The work demonstrates that formulating reasoning resource control as an MDP and adopting complexity-aware dispatch produces dual benefits: simultaneously minimizing unnecessary computation and maximizing answer reliability for complex queries. The explicit policy learning approach sidesteps the need for brittle heuristics, instead assigning computation adaptively based on learned representations of query difficulty.

Introducing explicit cognitive stratification (beyond the traditional “fast/slow” dichotomy) lays a foundation for future AI systems capable of granular, data-driven metareasoning. The robust empirical gains across datasets and substantial compute savings position CogER as a practical solution for real-world deployment, where cost, latency, and reliability are paramount.

The successful integration of external tools points to a future in which LLMs fluidly bridge model-based reasoning with declarative access to symbolic knowledge, computation, and action, further blurring the lines between language modeling and agentic problem solving.
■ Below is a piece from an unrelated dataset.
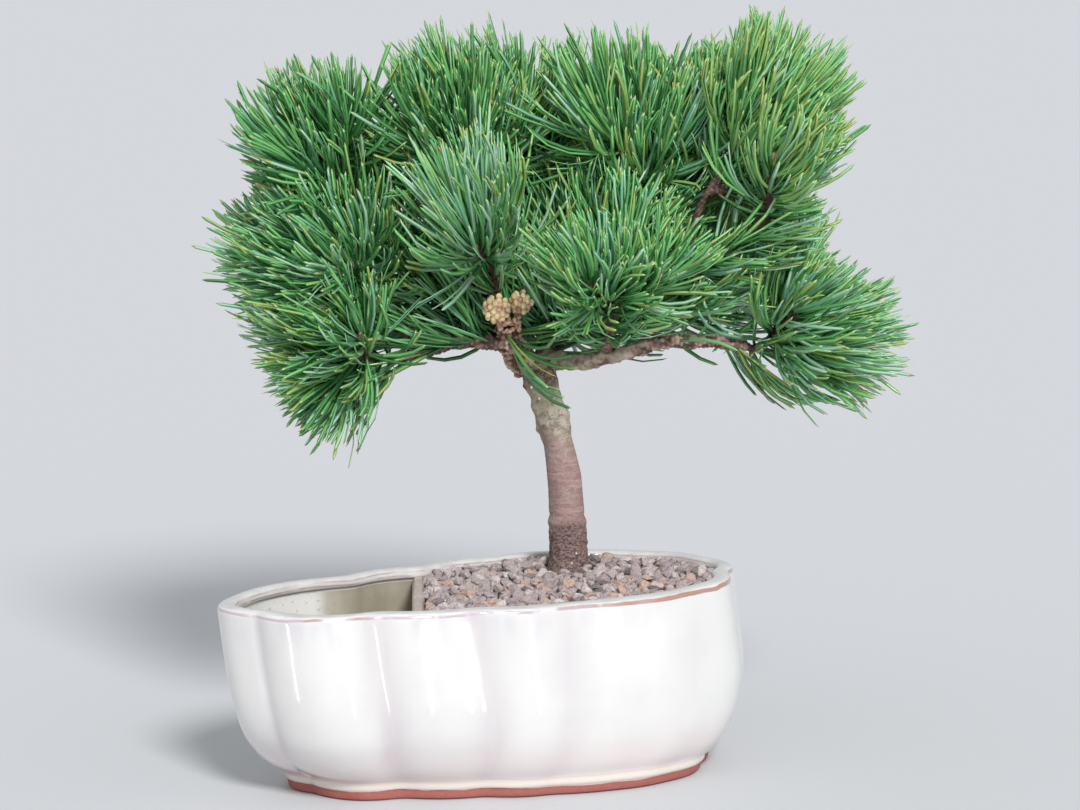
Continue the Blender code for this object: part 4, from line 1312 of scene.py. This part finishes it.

Limitations and Future Directions

CogER, while comprehensive in single-turn, text-only settings, is not directly evaluated for interactive or multimodal scenarios such as vision-language or dialogue contexts. The sparseness of reward signals for complex reasoning steps could inhibit policy optimization in tasks requiring deep, creative synthesis. Extending the framework with multi-objective reward learning, richer feedback (including human preference), and generalization to continuous, multi-modal task settings are compelling avenues for further research. Additionally, better alignment and avoidance of “reward hacking” in creative tasks remain important open challenges.

Conclusion

The CogER framework substantiates the efficacy of adaptive, cognitive-inspired meta-reasoning for LLMs, substantiating strong gains in efficiency and accuracy via explicit complexity-level-aware reasoning orchestration and robust RL-based policy learning. The principled use of tool integration further augments the versatility and reliability of reasoning on complex, knowledge- or computation-intensive queries. This paradigm defines a scalable pathway for large-scale AI deployment in production settings, as well as motivates further work on combining learned reasoning policies, external knowledge, and agentic action.